UWP is conceptually similar to Apple's iOS application bundles. There is only one process which is fully isolated from the rest of the system. Any functionality that need process isolation (and not just threads) must be put in its own "service" that the app can then communicate with using RPC. This turned out to be a stupid limitation for a desktop OS with hundreds of thousands of preexisting apps, because it would require every Win32 app using multiple processes to be rewritten to fit this new model. Eventually Microsoft caved under app vendor pressure and added the functionality to invoke processes into UWP (with limitations though). At this point they had a chance to do a proper from-scratch redesign for process invocation with the full wealth of knowledge we have obtained since the original design was written around 1982 or so. So can you guess whether they:
- Created a proper process invocation function that takes an array of strings?

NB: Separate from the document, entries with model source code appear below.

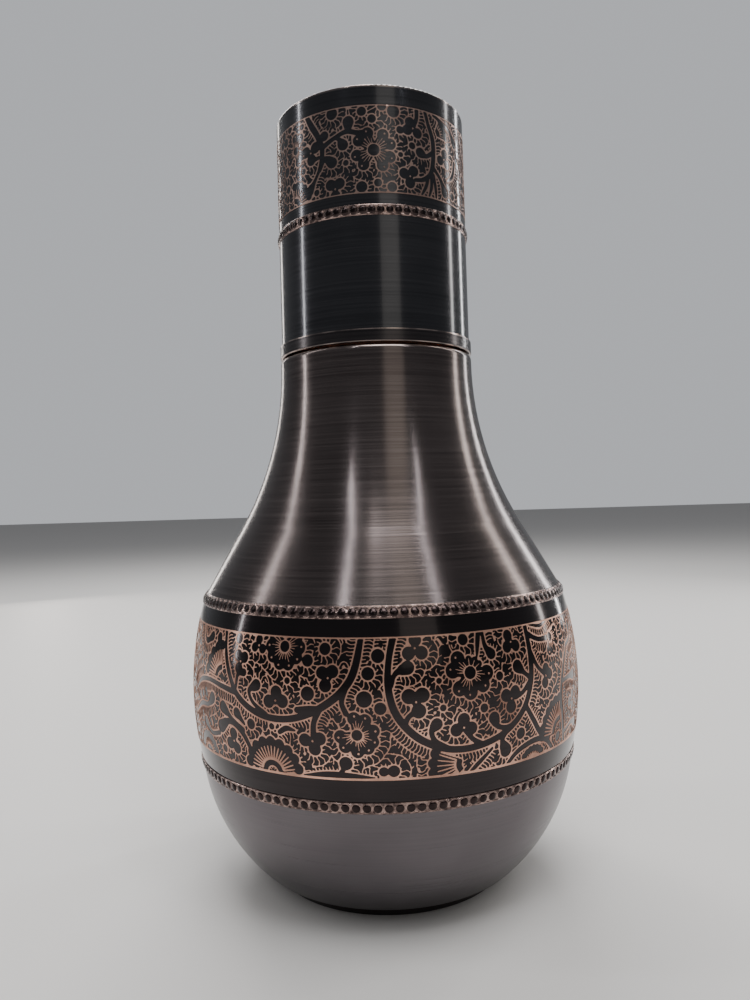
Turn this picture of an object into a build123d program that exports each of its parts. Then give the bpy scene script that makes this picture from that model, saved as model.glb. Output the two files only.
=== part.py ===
"""Copper water jug with an inverted drinking tumbler over its neck.

Millimetres, +Z up.  The origin is the centre of the circle that the foot stands on, and every
piece is spun about the Z axis.  The jug is three spun shells, lapped and soldered at two beaded
seams, on a foot ring, with a plain neck that the tumbler drops over.
"""

import os
from math import copysign, cos, radians, sin, sqrt, tan

from build123d import *

os.makedirs("parts", exist_ok=True)

# ---- driving dimensions -------------------------------------------------------------------
sheet = 0.8                     # copper sheet that the vessel is spun from
lap = 4.0                       # height of a lapped, soldered seam

foot_height = 4.0
foot_radius = 37.2              # outside edge that the jug stands on
foot_flare = 2.0                # the foot ring is this much wider at its top
foot_thickness = 1.2

bowl_arc_radius = 56.4          # round side of the lower bowl
bowl_arc_height = 46.0          # height of that arc's centre
bowl_flange = 7.0               # width of the bowl's turned-in bottom edge
lower_seam_height = 40.2        # bowl to belly

belly_radius = 63.0             # widest point of the jug
belly_height = 62.0             # height of the widest point
belly_arc_radius = 97.5
upper_seam_height = 91.2        # belly to shoulder

shoulder_slope = 30.0           # degrees from vertical, where the shoulder leaves the belly
shoulder_arc_radius = 105.0     # hollow curve from that slope up to the vertical top
shoulder_top_radius = 31.8
shoulder_top_height = 167.5
ledge_rounding = 1.6            # rounded outside edge of the ledge that the tumbler stands on

neck_radius = 27.0
neck_top_height = 205.0
neck_lip_rounding = 1.5         # section radius of the rolled lip
neck_tail = 4.0                 # neck left below the ledge for soldering

tumbler_mouth_height = 167.9    # stands 0.4 above the ledge
tumbler_top_height = 244.6
tumbler_mouth_radius = 31.3
tumbler_top_radius = 31.0
tumbler_base_recess = 2.2       # the base disc lies this far inside the tumbler's closed end
rim_band_height = 3.9
rim_band_thickness = 0.55
tumbler_bead_height = 207.2

bead_radius = 1.2               # beaded trim: a strip with a row of round beads
bead_proud = 0.6                # how far a bead stands out from the vessel
bead_strip_height = 3.2
bead_strip_thickness = 0.25
belly_bead_count = 132
tumbler_bead_count = 72

base_disc_radius = 36.4
base_panel_radius = 26.0        # dished middle of the base disc
base_panel_rise = 1.6

# ---- worked out from them -----------------------------------------------------------------
belly_centre = belly_radius - belly_arc_radius


def belly_at(height, inset=0.0):
    """Radius of the belly at a height, or of the surface that lies inset inside it."""
    reach = belly_arc_radius - inset
    return belly_centre + sqrt(reach**2 - (height - belly_height) ** 2)


lower_seam_radius = belly_at(lower_seam_height)
upper_seam_radius = belly_at(upper_seam_height)
bowl_centre = lower_seam_radius - sqrt(bowl_arc_radius**2 - (bowl_arc_height - lower_seam_height) ** 2)


def bowl_at(height):
    """Outside radius of the lower bowl at a height."""
    return bowl_centre + sqrt(bowl_arc_radius**2 - (bowl_arc_height - height) ** 2)


bowl_bottom_radius = bowl_at(foot_height)

slope = radians(shoulder_slope)
hollow_start_radius = shoulder_top_radius + shoulder_arc_radius * (1 - cos(slope))
hollow_start_height = upper_seam_height + (upper_seam_radius - hollow_start_radius) / tan(slope)
hollow_end_height = hollow_start_height + shoulder_arc_radius * sin(slope)


def tumbler_at(height):
    """Outside radius of the slightly tapered tumbler at a height."""
    share = (height - tumbler_mouth_height) / (tumbler_top_height - tumbler_mouth_height)
    return tumbler_mouth_radius + share * (tumbler_top_radius - tumbler_mouth_radius)


def lap_collar(seam, reach, root_radius):
    """Section of a collar that steps in one sheet at a seam and reaches up or down inside the belly."""
    step = copysign(sheet, reach)
    return [
        (root_radius, seam - 2 * step),
        (belly_at(seam) - sheet / 2, seam),
        (belly_at(seam, sheet), seam),
        (belly_at(seam + reach, sheet), seam + reach),
        (belly_at(seam + reach, 2 * sheet), seam + reach),
        (belly_at(seam, 2 * sheet), seam),
    ]


def save(piece, name):
    """Label a finished piece and write it under its own name."""
    piece.part.label = name
    export_step(piece.part, f"parts/{name}.step")


# ---- foot and base ------------------------------------------------------------------------
# The foot ring is a strip rolled into a slightly flared ring, soldered under the bowl.
with BuildPart() as foot_ring:
    with BuildSketch(Plane.XZ):
        with BuildLine():
            Polyline(
                (foot_radius, 0),
                (foot_radius + foot_flare, foot_height),
                (foot_radius + foot_flare - foot_thickness, foot_height),
                (foot_radius - foot_thickness, 0),
                close=True,
            )
        make_face()
    revolve(axis=Axis.Z)
    fillet(foot_ring.edges().group_by(Axis.Z)[0], radius=0.25)
save(foot_ring, "foot_ring")

# The base disc closes the bowl from below and is dished upwards, clear of the table.
with BuildPart() as base_disc:
    with BuildSketch(Plane.XZ):
        with BuildLine():
            Polyline(
                (0, foot_height - sheet + base_panel_rise),
                (base_panel_radius, foot_height - sheet + base_panel_rise),
                (base_panel_radius + 2 * base_panel_rise, foot_height - sheet),
                (base_disc_radius, foot_height - sheet),
                (base_disc_radius, foot_height),
                (base_panel_radius + 2 * base_panel_rise, foot_height),
                (base_panel_radius, foot_height + base_panel_rise),
                (0, foot_height + base_panel_rise),
                close=True,
            )
        make_face()
    revolve(axis=Axis.Z)
save(base_disc, "base_disc")

# ---- lower bowl ---------------------------------------------------------------------------
# Spun as a closed bowl, pierced at the bottom, with a stepped-in collar that laps inside the belly.
with BuildPart() as lower_bowl:
    with BuildSketch(Plane.XZ):
        with BuildLine():
            bowl_side = RadiusArc(
                (bowl_bottom_radius, foot_height), (lower_seam_radius, lower_seam_height), -bowl_arc_radius
            )
            Polyline(bowl_side @ 1, (0, lower_seam_height), (0, foot_height), bowl_side @ 0)
        make_face()
    revolve(axis=Axis.Z)
    fillet(lower_bowl.edges().group_by(Axis.Z)[0], radius=1.4)
    offset(amount=-sheet, openings=lower_bowl.faces().sort_by(Axis.Z)[-1])
    with BuildSketch():
        Circle(bowl_bottom_radius - bowl_flange)
    extrude(amount=foot_height + 2 * sheet, mode=Mode.SUBTRACT)
    bowl_root = bowl_at(lower_seam_height - 2 * sheet) - sheet / 2
    with BuildSketch(Plane.XZ):
        with BuildLine():
            Polyline(*lap_collar(lower_seam_height, lap, bowl_root), close=True)
        make_face()
    revolve(axis=Axis.Z)
save(lower_bowl, "lower_bowl")

# ---- belly --------------------------------------------------------------------------------
with BuildPart() as belly_shell:
    with BuildSketch(Plane.XZ):
        with Locations((belly_centre, belly_height)):
            Circle(belly_arc_radius)
            Circle(belly_arc_radius - sheet, mode=Mode.SUBTRACT)
        with Locations((belly_radius, lower_seam_height)):
            Rectangle(
                40, upper_seam_height - lower_seam_height, align=(Align.CENTER, Align.MIN), mode=Mode.INTERSECT
            )
    revolve(axis=Axis.Z)
save(belly_shell, "belly_shell")

# ---- shoulder -----------------------------------------------------------------------------
# A cone that hollows into a short upright, turned in at the top to make the tumbler's ledge.
# Its lower edge steps inwards and laps inside the belly.
with BuildPart() as shoulder_shell:
    with BuildSketch(Plane.XZ):
        with BuildLine():
            cone = Line((upper_seam_radius, upper_seam_height), (hollow_start_radius, hollow_start_height))
            hollow = RadiusArc(cone @ 1, (shoulder_top_radius, hollow_end_height), shoulder_arc_radius)
            Polyline(
                hollow @ 1,
                (shoulder_top_radius, shoulder_top_height),
                (0, shoulder_top_height),
                (0, upper_seam_height),
                cone @ 0,
            )
        make_face()
    revolve(axis=Axis.Z)
    fillet(shoulder_shell.edges().group_by(Axis.Z)[-1], radius=ledge_rounding)
    offset(amount=-sheet, openings=shoulder_shell.faces().sort_by(Axis.Z)[0])
    with BuildSketch(Plane.XY.offset(shoulder_top_height)):
        Circle(neck_radius)
    extrude(amount=-2 * sheet, mode=Mode.SUBTRACT)
    cone_root = upper_seam_radius - 2 * sheet * tan(slope) - sheet / 2
    with BuildSketch(Plane.XZ):
        with BuildLine():
            Polyline(*lap_collar(upper_seam_height, -lap, cone_root), close=True)
        make_face()
    revolve(axis=Axis.Z)
save(shoulder_shell, "shoulder_shell")

# ---- neck ---------------------------------------------------------------------------------
# A tube soldered through the ledge, with its top edge rolled outwards.
with BuildPart() as neck_collar:
    with BuildSketch(Plane.XZ):
        with Locations((neck_radius - sheet, shoulder_top_height - neck_tail)):
            Rectangle(
                sheet,
                neck_top_height - neck_lip_rounding - shoulder_top_height + neck_tail,
                align=(Align.MIN, Align.MIN),
            )
        with Locations((neck_radius - sheet + neck_lip_rounding, neck_top_height - neck_lip_rounding)):
            Circle(neck_lip_rounding)
    revolve(axis=Axis.Z)
save(neck_collar, "neck_collar")

# ---- tumbler ------------------------------------------------------------------------------
# Stored upside down over the neck, so its closed end is uppermost.
with BuildPart() as tumbler_wall:
    with BuildSketch(Plane.XZ):
        with BuildLine():
            Polyline(
                (tumbler_mouth_radius, tumbler_mouth_height),
                (tumbler_top_radius, tumbler_top_height),
                (tumbler_top_radius - sheet, tumbler_top_height),
                (tumbler_mouth_radius - sheet, tumbler_mouth_height),
                close=True,
            )
        make_face()
    revolve(axis=Axis.Z)
    fillet(tumbler_wall.edges().group_by(Axis.Z)[-1], radius=0.35)
    fillet(tumbler_wall.edges().group_by(Axis.Z)[0].sort_by(SortBy.RADIUS)[0], radius=0.3)
save(tumbler_wall, "tumbler_wall")

tumbler_base_height = tumbler_top_height - tumbler_base_recess
tumbler_base_radius = tumbler_at(tumbler_base_height) - sheet
with BuildPart() as tumbler_base:
    with BuildSketch(Plane.XY.offset(tumbler_base_height)):
        Circle(tumbler_base_radius)
    extrude(amount=-sheet)
save(tumbler_base, "tumbler_base")

rim_band_top = tumbler_mouth_height + rim_band_height
with BuildPart() as tumbler_rim_band:
    with BuildSketch(Plane.XZ):
        with BuildLine():
            Polyline(
                (tumbler_mouth_radius, tumbler_mouth_height),
                (tumbler_mouth_radius + rim_band_thickness, tumbler_mouth_height),
                (tumbler_mouth_radius + rim_band_thickness, rim_band_top),
                (tumbler_at(rim_band_top), rim_band_top),
                close=True,
            )
        make_face()
    revolve(axis=Axis.Z)
    fillet(tumbler_rim_band.edges().group_by(Axis.Z)[0].sort_by(SortBy.RADIUS)[-1], radius=0.5)
save(tumbler_rim_band, "tumbler_rim_band")


# ---- beaded trim --------------------------------------------------------------------------
def side(start, end, arc_radius):
    """The vessel's outline between two points: an outward arc, or straight where there is no radius."""
    if arc_radius is None:
        return Line(start, end)
    return RadiusArc(start, end, -arc_radius)


def beaded_ring(height, below, middle, above, count, arc_below=None, arc_above=None):
    """A thin strip bent round the vessel, with beads raised along its middle.

    below, middle and above are the vessel's radii at the strip's lower edge, middle and upper edge.
    """
    low = height - bead_strip_height / 2
    high = height + bead_strip_height / 2
    with BuildPart() as ring:
        with Locations((0, 0, height)):
            with PolarLocations(middle + bead_proud - bead_radius, count):
                Sphere(bead_radius)
        with BuildSketch(Plane.XZ):
            with BuildLine():
                Polyline(
                    (below - sheet, low),
                    (below + bead_strip_thickness, low),
                    (middle + bead_strip_thickness, height),
                    (above + bead_strip_thickness, high),
                    (above - sheet, high),
                    close=True,
                )
            make_face()
        revolve(axis=Axis.Z)
        with BuildSketch(Plane.XZ):
            with BuildLine():
                lower = side((below, low), (middle, height), arc_below)
                upper = side(lower @ 1, (above, high), arc_above)
                Polyline(upper @ 1, (above, high + sheet), (0, high + sheet))
                Polyline((0, high + sheet), (0, low - sheet), (below, low - sheet), lower @ 0)
            make_face()
        revolve(axis=Axis.Z, mode=Mode.SUBTRACT)
    return ring


half_strip = bead_strip_height / 2
lower_bead_ring = beaded_ring(
    lower_seam_height,
    bowl_at(lower_seam_height - half_strip),
    lower_seam_radius,
    belly_at(lower_seam_height + half_strip),
    belly_bead_count,
    arc_below=bowl_arc_radius,
    arc_above=belly_arc_radius,
)
save(lower_bead_ring, "lower_bead_ring")

upper_bead_ring = beaded_ring(
    upper_seam_height,
    belly_at(upper_seam_height - half_strip),
    upper_seam_radius,
    upper_seam_radius - half_strip * tan(slope),
    belly_bead_count,
    arc_below=belly_arc_radius,
)
save(upper_bead_ring, "upper_bead_ring")

tumbler_bead_ring = beaded_ring(
    tumbler_bead_height,
    tumbler_at(tumbler_bead_height - half_strip),
    tumbler_at(tumbler_bead_height),
    tumbler_at(tumbler_bead_height + half_strip),
    tumbler_bead_count,
)
save(tumbler_bead_ring, "tumbler_bead_ring")
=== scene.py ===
import math

import bpy
import numpy as np
from mathutils import Matrix, Vector
from mathutils.geometry import delaunay_2d_cdt
from mathutils.kdtree import KDTree


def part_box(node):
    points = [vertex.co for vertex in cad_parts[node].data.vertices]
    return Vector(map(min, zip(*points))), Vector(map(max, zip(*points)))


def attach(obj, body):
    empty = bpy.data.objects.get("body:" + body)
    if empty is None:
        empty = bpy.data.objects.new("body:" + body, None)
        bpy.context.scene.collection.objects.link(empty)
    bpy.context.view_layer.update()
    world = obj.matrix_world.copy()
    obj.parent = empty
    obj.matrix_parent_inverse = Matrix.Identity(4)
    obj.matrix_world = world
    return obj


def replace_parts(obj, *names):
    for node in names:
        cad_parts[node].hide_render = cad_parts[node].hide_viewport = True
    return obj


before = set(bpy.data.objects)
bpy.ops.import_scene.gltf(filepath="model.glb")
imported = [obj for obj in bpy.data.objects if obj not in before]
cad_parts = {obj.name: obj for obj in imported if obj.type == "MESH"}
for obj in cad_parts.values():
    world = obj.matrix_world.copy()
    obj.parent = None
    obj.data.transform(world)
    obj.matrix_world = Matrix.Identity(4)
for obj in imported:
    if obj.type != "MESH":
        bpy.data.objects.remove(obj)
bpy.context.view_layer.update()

MM = 0.001


# ---- camera ----
CAMERA_PLACE = Vector((0.0, -0.2669, 0.1211))  # metres
CAMERA_YAW = math.radians(-0.37)
CAMERA_PITCH = math.radians(-0.10)
CAMERA_ROLL = math.radians(-1.69)
CAMERA_LENS = 28.5  # mm
CAMERA_SENSOR = 36.0  # mm
CAMERA_NEAR = 0.01  # metres


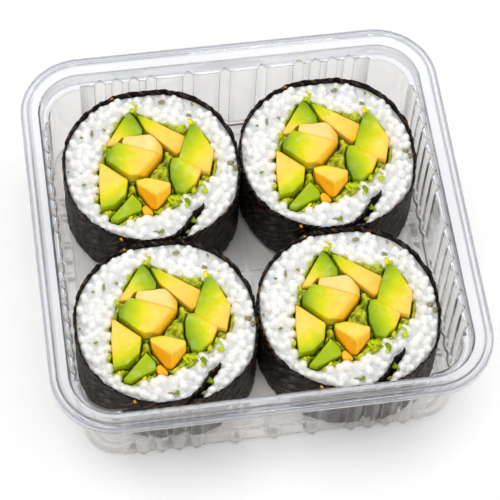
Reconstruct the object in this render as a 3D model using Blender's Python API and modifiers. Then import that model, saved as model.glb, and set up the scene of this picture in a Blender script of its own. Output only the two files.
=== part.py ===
"""Takeaway sushi tray: a clear thermoformed tray that holds four thick avocado rolls, cut face up.

Metres, +Z up. The origin is the middle of the tray's footprint, on the surface that the tray stands on.
+X runs along the tray's front edge and -Y is the side that faces the viewer.
"""

import math
import random

import bmesh
import bpy
from mathutils import Matrix, Vector

MM = 0.001

# Clearance between neighbouring pieces.
GAP = 0.3 * MM

# Faces that meet at less than this are one flat face.
FLAT_ANGLE = math.radians(0.5)

# Tray
TRAY_WIDTH = 136 * MM
TRAY_DEPTH = 133 * MM
TRAY_HEIGHT = 39 * MM
CORNER_RADIUS = 20 * MM
CORNER_STEPS = 6
SHEET_THICKNESS = 0.5 * MM

# The upper face of the sheet, from the turned-down skirt over the bead and the lid ledge to the shoulder:
# distance in from the outer edge, then distance down from the top of the rim.
RIM_PROFILE = [
    (0.0 * MM, 3.2 * MM),
    (0.1 * MM, 1.4 * MM),
    (0.8 * MM, 0.3 * MM),
    (1.7 * MM, 0.0 * MM),
    (2.6 * MM, 0.35 * MM),
    (3.1 * MM, 1.2 * MM),
    (5.9 * MM, 1.3 * MM),
    (6.4 * MM, 1.9 * MM),
    (6.9 * MM, 5.6 * MM),
]
SHOULDER_DROP = 5.8 * MM
SHOULDER_INSET = 8.1 * MM
WALL_FOOT_INSET = 8.3 * MM
WALL_FOOT_HEIGHT = 2.6 * MM
CORNER_STEP = 1.2 * MM
FOOT_OUTER_INSET = 9.5 * MM
FOOT_INNER_INSET = 12.0 * MM
PANEL_INSET = 12.7 * MM
PANEL_HEIGHT = 1.7 * MM
RIB_INSET = 22 * MM
RIB_HEIGHT = 0.8 * MM
RIB_HALF_TOP = 0.9 * MM
RIB_SLOPE = 0.7 * MM

# Flutes pressed outwards into the walls. The long walls have a few wide-spaced ones in the middle and a close
# group at each end, and the side walls have two close groups with a plain field between them.
FLUTE_DEPTH = 1.1 * MM
FLUTE_WIDTH = 2.8 * MM
FLUTE_FLAT = 0.5
END_GROUP_COUNT = 4
END_GROUP_PITCH = 5.6 * MM
MIDDLE_PITCH = 12.2 * MM
SIDE_GROUP_COUNT = 7
SIDE_GROUP_PITCH = 5.9 * MM
SIDE_FIELD = 14 * MM

# Rolls
ROLL_BOTTOM = 2.8 * MM
ROLL_TOP = 28.0 * MM
ROLL_SPACING_X = 57.2 * MM
ROLL_SPACING_Y = 56.5 * MM
GRID_TURN = math.radians(-2.4)
GRID_OFFSET = (-0.45 * MM, 0.4 * MM)

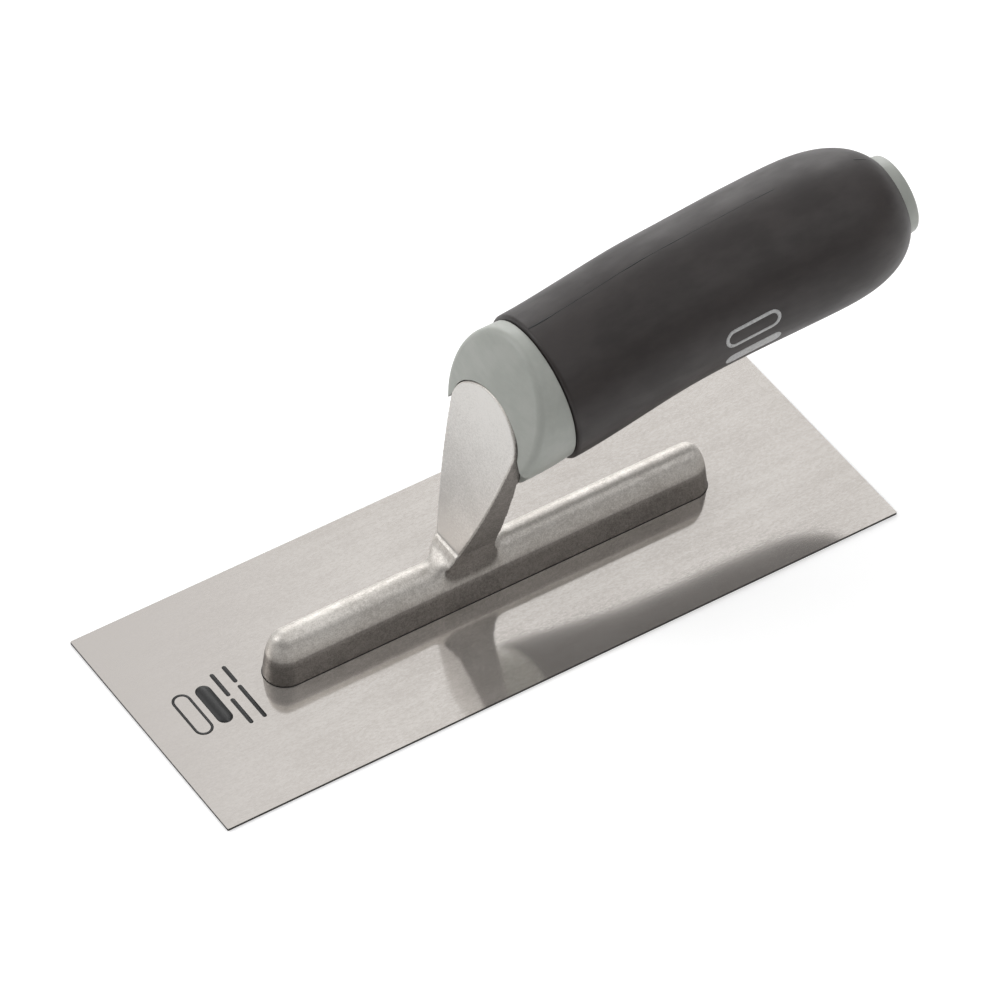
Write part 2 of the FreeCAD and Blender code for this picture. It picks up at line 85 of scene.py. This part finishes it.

- Exposed CreateProcess unaltered to UWP apps?
Bonus chapter: msvcrt's execve functions
Some of you might have thought waitaminute, the Visual Studio C runtime does ship with functions that take string arrays so this entire blog post is pointless whining. This is true, it does provide said functions. Here is a pseudo-Python implementation for one of them. It is left as an exercise to the reader to determine why it does not help with this particular problem:
def spawn(cmd_array):
cmd_string = ' '.join(cmd_array)
CreateProcess(..., cmd_string, ...)
[1] That is to say, everything from here on may be completely wrong. Caveat lector. Do not quote me on this.